The Cyrus Cylinder, currently housed in the British Museum

The Cyrus Cylinder, currently housed in the British Museum

From:
Foreign and Commonwealth Office

Human Rights and the Cyrus Cylinder
March 3, 2015

Next week the Foreign Office will release its annual report on Human Rights and Democracy. It will showcase some of the work the UK has been doing to promote human rights around the world over the course of our current parliament (ie. the last five years), paying special attention to the value we place on civil society. It will also look in detail at 27 “countries of concern”, in which we consider there to be the most serious violations and abuses of human rights, and 10 “case study countries”, where the focus is on one particular ‘theme’.

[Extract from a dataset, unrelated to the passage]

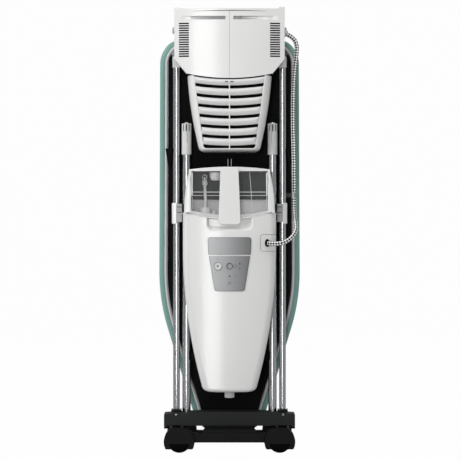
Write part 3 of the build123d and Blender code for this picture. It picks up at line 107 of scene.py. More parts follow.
# Gathers of the cover's edge and of its hem, as (length of a radian, phase, height)
COVER_GATHERS = ((4.7, 0, 0.35), (2.1, 1.3, 0.21), (1.8, 4, 0.175))
HEM_GATHERS = ((4.7, 0, 0.25), (2.3, 1, 0.25))
GATHERS_FROM = 3

# Hooks for the lead, and the tray's latch
HOOK_X = 182
HOOK_FOOT_Z = 836
HOOK_H = 61
HOOK_FOOT_SHARE = 0.25
LATCH_XS = (-4.5, 5.4)
LATCH_LOW = 846
LATCH_TOP = 868

# Iron rest: its front is bent between the vents, and the bend fades out behind FADE_Y
REST_HALF = 163
REST_CROWN = 7
REST_FOOT = 1102
REST_TOP = 1300
RIDGE_Y = -96
FADE_Y = -45
FADE_REACH = 30
VENT_EDGE = 114
VENT_X = (119.6, 149.4)
VENT_TOP = 1263.4
VENT_PITCH = 6.9
VENT_H = 4.1
VENTS = 15
GRIP_X = (10, 142)
GRIP_Z = (1271, 1285)
GRIP_DEPTH = 17
HOOD_PIVOT = (0, 20, 1256)

# Fan grille: each outline as half width at the top and at the foot, foot height and foot radius
GRILLE_Y = -95
GRILLE_TOP = 1109
GRILLE_INNER = (104.5, 75.5, 893, 9)
GRILLE_FACE = (106.5, 76.5, 891, 11)
GRILLE_BASE = (125.5, 90, 885, 14)
GRILLE_BULGE = 0.045
GRILLE_FLANK = 42
SLOT_TOP = 1074
SLOT_PITCH = 29.6
SLOT_H = 8
SLOT_CURVE = 700
SLAT_ROUND = 9
FACE_TOP = 1092
FACE_LOW = 889
FACE_HALF = (105, 74)

# Legs: where the tubes stand, and each tube as outer radius, inner radius, foot and top
LEG_Y = -22
OUTER_X = 159
INNER_X = 129
OUTER_TUBE = (10, 8.5, 44, 1169)
INNER_TUBE = (12.5, 11, 76, 968)
SLEEVE_FACE = 13.9
SLEEVE_SLOT_Z = (948, 968.5)
SEAM_DEPTH = 17.1

# Steam generator
GEN_FRONT = -132
GEN_BACK = -36
GEN_TOP = 703
GEN_LOW = 180
GEN_HALF = 137
GEN_LOW_HALF = 77
GEN_SIDE = ((GEN_HALF, 610), (122, 391), (GEN_LOW_HALF, GEN_LOW))
GEN_SMILE = 19
SMILE_FROM = 600
GEN_DROP = 3
DROP_REACH = 60
GEN_EDGE = 20
GEN_CORNER = 11
GEN_FOOT_EDGE = 9
GEN_WALL = 2.5
SIDE_COLUMNS = 7
SCOOP_HALF = 65
SCOOP_LOW = 650
SCOOP_DEPTH = 11.5
OUTLET_X = 110.5
OUTLET_Z = 614
OUTLET_FRAME = (90, 136.6, 590, 639)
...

Human Rights are sometimes portrayed as a “Western” concept or invention (usually most vociferously by those committing the most serious violations). This is, in fact, a misreading of centuries of history which led up to the adoption of the Universal Declaration of Human Rights in 1948. Way back in 539 B.C., the armies of Cyrus the Great, the first king of ancient Persia (modern day Iran), conquered the city of Babylon. In doing so, and as he prepared to govern his new territory, he declared that slaves would be free, people had the right to choose their own religion, and that different races living in the city would be treated equally. He recorded all of this on a baked-clay cylinder (known today as the Cyrus Cylinder and resident in the British Museum) – an ancient record that has been recognised by many as the world’s first charter of human rights. It is translated into all six official languages of the United Nations and its provisions mirror the first four Articles of the Universal Declaration.